I enjoyed it; in particular the hat tip to society rules when Enola is trying to interrogate a suspect at the ball, and all the society people are aghast that she as an unwed woman is trying to talk to a man without a chaperone present. I do wonder what kind of clause Henry Cavill has in his contract though that says he doesn’t have to wear hats, when all the other male characters are wearing them?
Of course she can talk to a man at a ball, the whole point of balls was for young women to meet young men! Interrogating one of course is another natter. Social rules would definitely get in the way of a female detective, especially one as young as Enola. A married woman would have much more freedom.
She can talk to a man, of course, so long as they’re in the ballroom or the supper room or anywhere else there are other people. Slipping into an unused room or out on to a balcony to be alone with a man, that was another thing altogether. (Unless they were already engaged.
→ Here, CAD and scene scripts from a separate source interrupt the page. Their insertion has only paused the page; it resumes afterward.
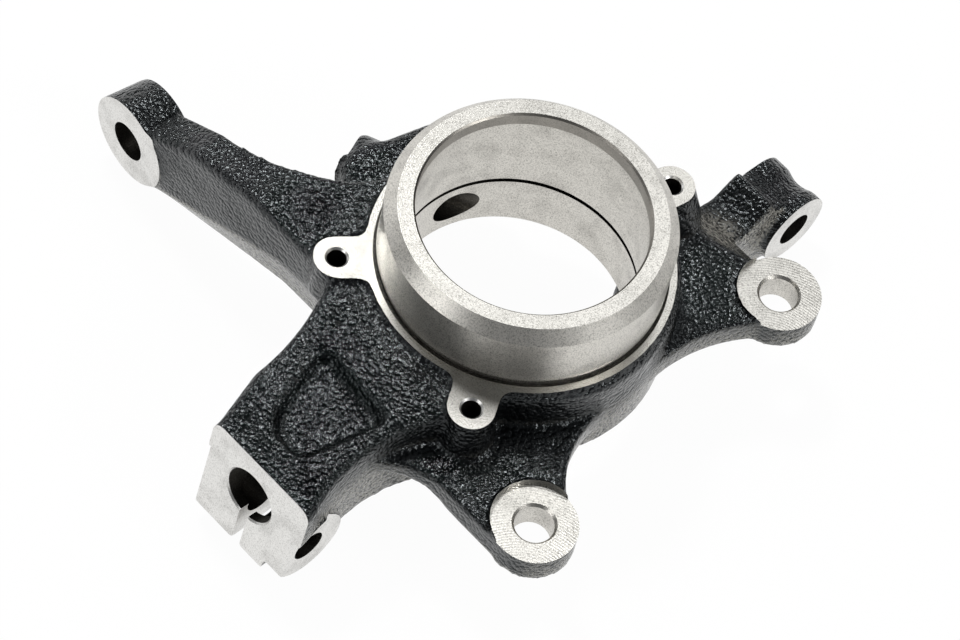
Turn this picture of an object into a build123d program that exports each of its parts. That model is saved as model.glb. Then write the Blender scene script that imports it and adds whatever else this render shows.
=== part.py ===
from build123d import *
import os
from math import cos, sin, radians, sqrt

# Steering knuckle: one iron casting, machined where other parts seat.
# Frame: Z is the wheel-bearing axis and Z = 0 is the splash-shield flange face.
# The ball-joint clamp points to -Y, the strut lug to +Y, the tie-rod arm to -X.

# --- hub: turned ring and bearing bore ------------------------------------
BEARING_R = 42.0          # 84 mm wheel bearing
BEARING_W = 36.0          # seat width between the lip and the circlip groove
MOUTH_R = 39.5            # lip that stops the bearing at the outer end
RING_TOP_Z = 27.8
RING_EDGE_R = 45.5        # where the top face meets the chamfer
RING_R = 49.5
RING_CHAMFER_Z = 23.0
LIP_Z = 22.3              # underside of the lip = bearing stop
GROOVE_W = 1.9
GROOVE_DEPTH = 1.6
RELIEF_W = 1.6            # turned relief at the foot of the ring
RELIEF_DEPTH = 0.7
RELIEF_FACE_R = 50.4       # the same relief runs this far out into the flange face
RELIEF_FACE_DEPTH = 0.35
BARREL_R = 55.0
HUB_BOTTOM_Z = -39.0
CAST_TOP_Z = -1.5         # painted casting stands this far below the flange face

# --- splash-shield flange --------------------------------------------------
FLANGE_R = 52.6
TAB_PCR = 62.5
TAB_ANGLES = (-128.4, -58.8, 80.8)
TAB_END_R = 8.0
TAB_FILLET_R = 5.0
TAB_DEPTH = 17.0
TAB_FOOT_R = (8.6, 9.5, 13.5)
TAB_HOLE_D = 6.8          # tapping size of an M8 thread
TAB_HOLE_DEPTH = 15.0

# --- caliper ears ------------------------------------------------------------
EAR_1 = (71.2, -57.9)
EAR_2 = (58.3, 70.7)
EAR_R = 14.9
EAR_FACE_Z = -17.7
EAR_SPOT_R = 14.6
EAR_HOLE_D = 13.5
EAR_HOLE_CHAMFER = 0.9
WEB_TOP_Z = -16.6
WEB_BOTTOM_Z = -28.6

# --- ball-joint clamp ---------------------------------------------------------
CLAMP_X = 1.5             # centre line of stud bore and slot
CLAMP_TOP_Z = -9.4
CLAMP_BOTTOM_Z = -54.0
CLAMP_END_Y = -118.0      # end face at its top edge
CLAMP_TILT = 6.5          # the end face leans out towards its foot, degrees
STUD_Z = -27.6
STUD_R = 10.3
STUD_DEPTH = 44.0
SLOT_W = 3.8
PINCH_Y = -111.5
PINCH_Z = -40.0
PINCH_R = 6.0
PINCH_BOSS_R = 14.0
PINCH_FACE_X = 23.2
ARM_LEFT_X = -25.3
ARM_RIGHT_X = 21.0
RECESS_DEPTH = 4.2
RECESS_DRAFT = 2.6
RECESS_Z = -5.85          # height of the arm's top at the middle of the pocket
RECESS_LEAN = 7.4         # the arm's top falls away by this angle
RECESS = (
    (-16.6, -76), (-13, -73), (15.4, -75), (17.4, -78.5),
    (10.2, -104.5), (6.2, -108), (-4.4, -107.6), (-10.6, -101),
)

# --- tie-rod arm ---------------------------------------------------------------
ARM_FRONT_Y = -54.9
ARM_BACK_Y = -41.0
EYE_X = -136.5
EYE_Z = -39.2
EYE_R = 17.5
EYE_W = 17.5
EYE_BACK_R = 16.2         # mould draft of the eye boss
EYE_YAW = -4.0
EYE_HOLE_R = 7.6
EYE_SPOT_R = 21.0
EYE_SPOT_DEPTH = 0.8

# --- strut lug -------------------------------------------------------------------
LUG_Y = 110.3
LUG_Z = -43.4
LUG_R = 14.2
LUG_FACE_X = 33.8
LUG_BACK_X = 11.3
LUG_HOLE_R = 6.8
LUG2_Y = 55.5             # second bolt, under the barrel
LUG2_Z = -47.8
LUG_WAIST = 1.5

# --- wheel-speed sensor ------------------------------------------------------------
SENSOR_ANGLE = 165.6      # where its axis meets the bore wall
SENSOR_SKEW = 38.0        # turned from the radius by this much
SENSOR_Z = -26.0
SENSOR_R = 7.0
SENSOR_BOSS_R = 10.8
SENSOR_TOP_Z = -13.5
SENSOR_FOOT_Z = -38.5
SENSOR_PAD = 39.0         # from bore wall to boss face, along the axis


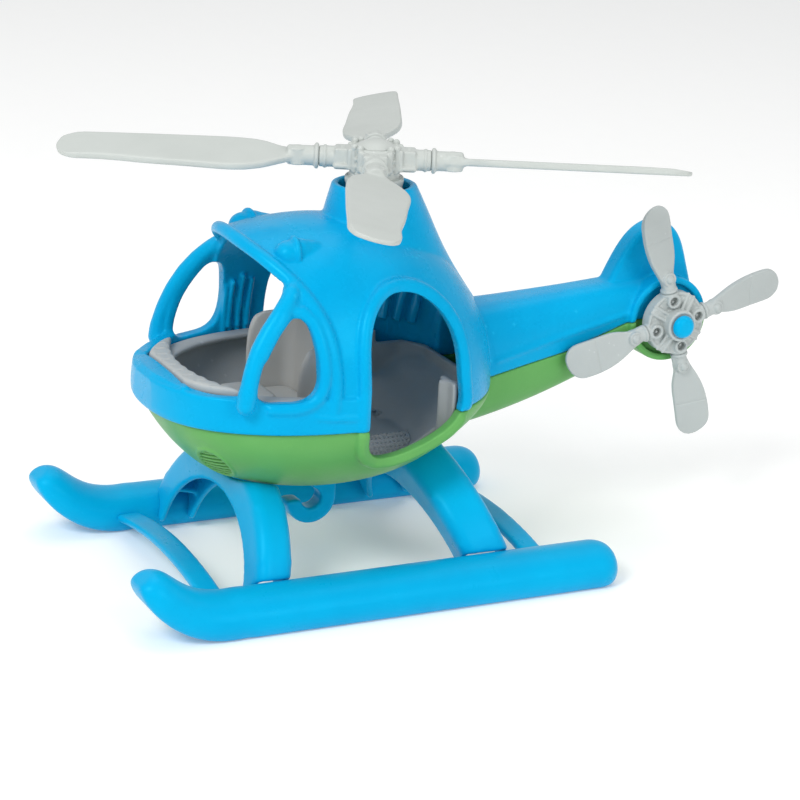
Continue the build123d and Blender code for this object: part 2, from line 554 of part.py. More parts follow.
axle_head = cylinder((TAIL_ROTOR_X + AXLE_HEAD_BASE, TAIL_Y, TAIL_Z), (1, 0, 0), 4.3, 2.8)
axle_head = fillet(axle_head.faces().sort_by(Axis.X)[-1].edges(), 2.4)
tail_axle = axle_shaft + axle_head

# ---------------------------------------------------------------- export
NODES = {
    "upper_shell": upper_shell,
    "lower_shell": lower_shell,
    "cabin_tub": cabin_tub,
    "seat_back": seat_back,
    "seat_cushion": seat_cushion,
    "instrument_panel": instrument_panel,
    "left_skid": left_skid,
    "right_skid": right_skid,
    "front_leg_arch": front_leg_arch,
    "rear_leg_arch": rear_leg_arch,
    "front_strap": front_strap,
    "rear_strap": rear_strap,
    "cargo_hook": cargo_hook,
    "tail_axle": tail_axle,
    "main_rotor_hub": main_rotor_hub,
    "main_rotor_cap": main_rotor_cap,
    "tail_rotor_hub": tail_rotor_hub,
}
for k in range(4):
    NODES[f"main_rotor_blade_{k + 1}"] = main_blades[k]
    NODES[f"tail_rotor_blade_{k + 1}"] = tail_blades[k]

os.makedirs("parts", exist_ok=True)
for name, shape in NODES.items():
    export_step(Pos(0, FRAME_SHIFT_Y, FRAME_SHIFT_Z) * shape, f"parts/{name}.step")
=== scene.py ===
import json
import math

import bpy
import numpy as np
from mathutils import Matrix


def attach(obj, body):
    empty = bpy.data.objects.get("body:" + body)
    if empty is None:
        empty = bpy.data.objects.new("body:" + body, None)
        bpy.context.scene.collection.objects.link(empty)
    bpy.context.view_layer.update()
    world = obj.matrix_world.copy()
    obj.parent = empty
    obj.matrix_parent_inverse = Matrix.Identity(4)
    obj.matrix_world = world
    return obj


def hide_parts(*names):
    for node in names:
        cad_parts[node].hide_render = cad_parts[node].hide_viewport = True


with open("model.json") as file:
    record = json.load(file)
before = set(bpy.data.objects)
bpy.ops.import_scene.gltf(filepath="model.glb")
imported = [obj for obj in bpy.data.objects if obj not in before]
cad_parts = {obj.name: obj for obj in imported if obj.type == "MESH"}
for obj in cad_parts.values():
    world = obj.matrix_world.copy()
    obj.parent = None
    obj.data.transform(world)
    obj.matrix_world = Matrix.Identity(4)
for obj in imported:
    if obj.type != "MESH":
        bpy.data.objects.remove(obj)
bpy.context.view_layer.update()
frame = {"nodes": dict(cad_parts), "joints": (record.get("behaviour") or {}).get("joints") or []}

import openvdb as vdb
from mathutils import Matrix, Vector

# Toy helicopter. Every looks piece but the floor treads is made from signed-distance samples of its CAD node.
# Samples are in millimetres, with x and y from the main rotor axis and z from 2 mm above the floor.

NODES = frame["nodes"]
JOINTS = {joint["name"]: joint for joint in frame["joints"]}
AXIS_Y = JOINTS["main_rotor_spin"]["pos_m"][1]
ROTOR_Z = JOINTS["main_rotor_spin"]["pos_m"][2] * 1000
TAIL_X, TAIL_Y, TAIL_Z = [1000 * v for v in JOINTS["tail_rotor_spin"]["pos_m"]]
TAIL_Y = TAIL_Y - 1000 * AXIS_Y
LIFT = ROTOR_Z - 143.6
ROTOR_PHASE = -115.4
TAIL_PHASE = -15.0
FLOOR_LEVEL = 45.5
TREAD_LIMIT = 46.4
BLADE_PITCH = -13.0
TAIL_PITCH = 12.0
F = np.float32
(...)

Kipling wrote a poem in 1886 about a young man at a fancy dress ball in British India who has arranged beforehand with his fiancee to slip away for a couple of dances to ‘sit in the dark and spoon’; stress is laid on the fact that they are engaged and that therefore this is, if not totally proper behaviour, permissible.
https://www.kiplingsociety.co.uk/poem/poems_pinkdoms.htm
Oh yes, quite right. She can talk to him on the dance floor or when sitting out but she certainly can’t slip away with him! I know Enola’s mother had advanced views but Enola should know the social rules. She wants to question this man a ball is a very bad venue. Anyway she’s rather too young to be Out isn’t she? And how did she even get in without a chaperone?
If anybody fancies owning a pair of culottes that can masquerade as a skirt, there’s a paper/PDF sewing pattern pack published by Folkwear:
https://www.folkwear.com/en-gb/collections/vintage/products/231-big-sky-riding-skirt
What is the deal with the hair? I don’t understand this repeated mistake in films. And I am not even a hobbyist in the area of dress history–most of what I know I’ve learned right here! But my dad’s older sister was in high school and college in the 1930s. She told me that even then, if a woman had long hair she needed to have it up to look “respectable.” You wouldn’t be fully dressed if your hair was long and flowing. (This rule wouldn’t have bothered my dear aunt and many of her classmates, because they had shorter hairstyles–I’ve seen her yearbook.)
It’s also just not practical. I’m way overdue for a haircut, and I have to braid my hair or put it up for a lot of activities, otherwise it will get burnt, hot, painty, or fall in stuff.
That shot of Enola in handcuffs in a paddy wagon– so back then, “snarky bitches” could actually call the fashion police and have you carted off for wearing “last season”?!?!?
😅
I’ve quite enjoyed these little movies and wouldn’t mind more of them, though I do wish the costumes and styling felt more grounded in the time–this is exactly the kind of series where anachronism is perfectly fine by me, since it’s not really presenting itself as serious historical material, but it’d be so much more fun if there had been more actual research that costumers then could have riffed on, especially research into how people of different ages/backgrounds/classes would have dressed. I do really like these films as a direction for Millie Bobby Brown’s career–I feel like talented child actors often are under a lot of pressure to “grow up” really quickly on screen to prove they’re not children any more, and it seems so much less jarring for her to play a plucky girl detective than to have to make a sharp turn into Oscar bait or sexualized roles before she’s even out of her teen years.
“she’s the only person dressed all in black with jet jewelry. What is her deal, I wonder…?”
Clearly stumping to be Trystan’s favorite costume!
True ’nuff!
In mourning?
Sherlock Holmes mother is a terrorist???!!!!